Alguns gângsters veem a resposta austera dos políticos como traição. James Njuguna, outro membro Mungiki de Mwiki, me disse que as autoridades frequentemente prometem empregos bem remunerados no governo e poder político em troca de sua persuasão violenta sobre os eleitores, e depois se voltam contra eles após das eleições. “Em 2012, vão precisar de nós outra vez”, disse. “Essa é a rotina de toda eleição e depois somos descartados. Estamos cansados dessa rotina.” Mas eles também tomam cuidado para não se expressar em um tom muito enfático. Nenhum dos homens em Mwiki se deixou fotografar sem óculos de sol e boné, e eles se recusaram a falar sobre quem forneceu os uniformes policiais em 2007.
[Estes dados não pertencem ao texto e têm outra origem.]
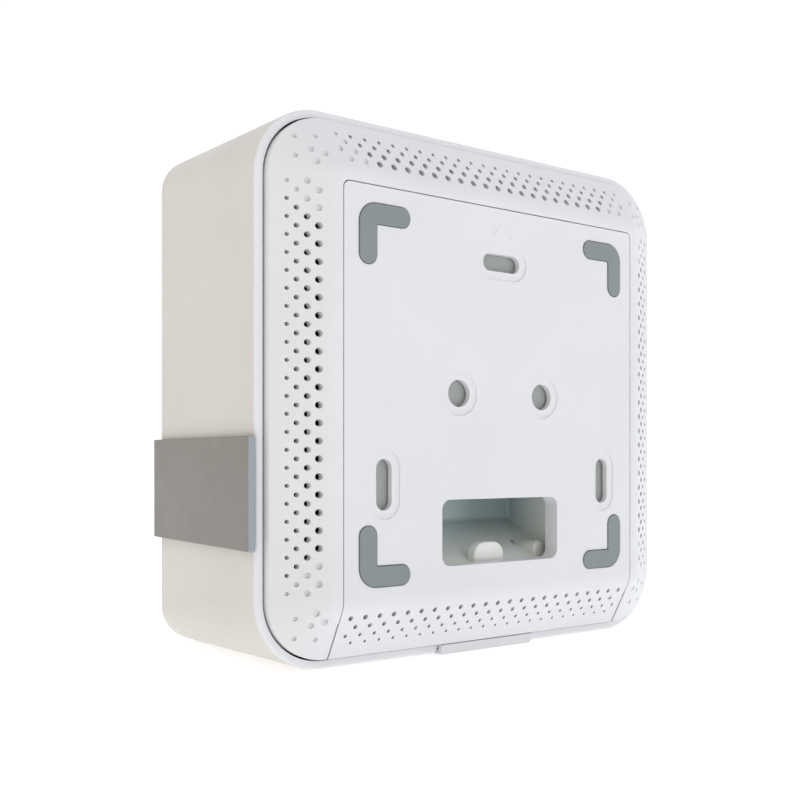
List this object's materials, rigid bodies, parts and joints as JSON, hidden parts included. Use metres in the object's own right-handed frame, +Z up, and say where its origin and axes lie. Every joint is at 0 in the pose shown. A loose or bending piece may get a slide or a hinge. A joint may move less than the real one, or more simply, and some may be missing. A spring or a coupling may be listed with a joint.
{
  "type": "ceiling access point",
  "caption": "Deep square wireless access point on a slide-off wall or ceiling plate, with a vented rear bevel, port bay, side accent band, rubber pads and release tab.",
  "frame": {"origin": "centre of the mounting plate's rear face, on the wall or ceiling plane", "axes": "+Y out of the wall towards the front of the unit, +Z up on a wall, towards the arrow mark, +X to the right as seen from the wall side"},
  "size_m": [0.1685, 0.0879, 0.1664],
  "materials": {
    "shell_white": "fine spark-eroded white, slightly warm",
    "cover_white": "fine spark-eroded white",
    "plate_white": "fine spark-eroded white",
    "band_grey": "satin warm grey",
    "grey_rubber": "matt grey rubber",
    "bay_white": "plain moulded",
    "lens": "frosted clear",
    "board_green": "solder mask",
    "chip_black": "moulded epoxy",
    "thermal_blue": "soft pad",
    "aluminium": "extruded",
    "tin": "tin plate",
    "antenna_brass": "stamped",
    "jack_black": "glass-filled black",
    "button_white": "plain moulded",
    "screw_steel": "zinc plated"
  },
  "bodies": {
    "plate": {"mounting_plate": "plate_white", "foot_pad_1": "grey_rubber", "foot_pad_2": "grey_rubber", "foot_pad_3": "grey_rubber", "foot_pad_4": "grey_rubber"},
    "tab": {"release_tab": "plate_white"},
    "device": {"main_housing": "shell_white", "rear_cover": "cover_white", "accent_band": "band_grey", "status_lens": "lens", "led_board": "board_green", "port_bay": "bay_white", "lan_jack_1": "jack_black", "lan_jack_2": "jack_black", "power_jack": "jack_black", "reset_switch": "chip_black", "main_board": "board_green", "processor": "chip_black", "thermal_pad": "thermal_blue", "heat_sink": "aluminium", "shield_can_1": "tin", "shield_can_2": "tin", "antenna_1": "antenna_brass", "antenna_2": "antenna_brass", "antenna_3": "antenna_brass", "antenna_4": "antenna_brass", "cover_screw_1": "screw_steel", "cover_screw_2": "screw_steel", "cover_screw_3": "screw_steel", "cover_screw_4": "screw_steel", "board_screw_1": "screw_steel", "board_screw_2": "screw_steel", "board_screw_3": "screw_steel", "board_screw_4": "screw_steel"},
    "reset": {"reset_button": "button_white"}
  },
  "joints": [
    {"name": "device_lift", "type": "slide", "parent": "plate", "child": "device", "axis": [0, 0, 1], "range_m": [0, 0.008]},
    {"name": "tab_flex", "type": "hinge", "parent": "plate", "child": "tab", "pos_m": [0.0019, 0.01, -0.0801], "axis": [-1, 0, 0], "range_deg": [0, 8], "stiffness_Nm_per_rad": 0.5},
    {"name": "reset_press", "type": "slide", "parent": "device", "child": "reset", "axis": [0, 1, 0], "range_m": [0, 0.0007], "stiffness_N_per_m": 700}
  ]
}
Stephen Irungu, outro membro Mungiki, foi gravemente espancado por membros do Talibã enquanto lutava contra eles em 2008. Metade de sua testa foi destruída e suas pernas ficaram completamente estraçalhadas, e ele me disse que os três mil xelins (cerca de R$60) que recebeu do governo não ajudaram muito para cobrir suas despesas médicas. Hoje ele trabalha com o Talibã para prevenir violência no futuro, mas ainda é um Mungiki, ainda é um gângster e ainda está sem dinheiro. Quando ameacei fotografar seu arsenal de armas, fui informada de que teria que pagar uma quantia escandalosa pelas fotos por “questões de segurança”. Em seguida um grupo de homens aparentemente mais jovens e durões se materializou, exigindo dinheiro por entrevistas que eu não queria fazer. Quando tentei ir embora, disseram que eu teria que pagar por isso também.

Irungu me explicou de forma direta e simples: “Queremos a paz, queremos que o conflito acabe… Mas, mais do que isso, queremos dinheiro. Essa é uma questão de pobreza mais do que qualquer outra coisa”.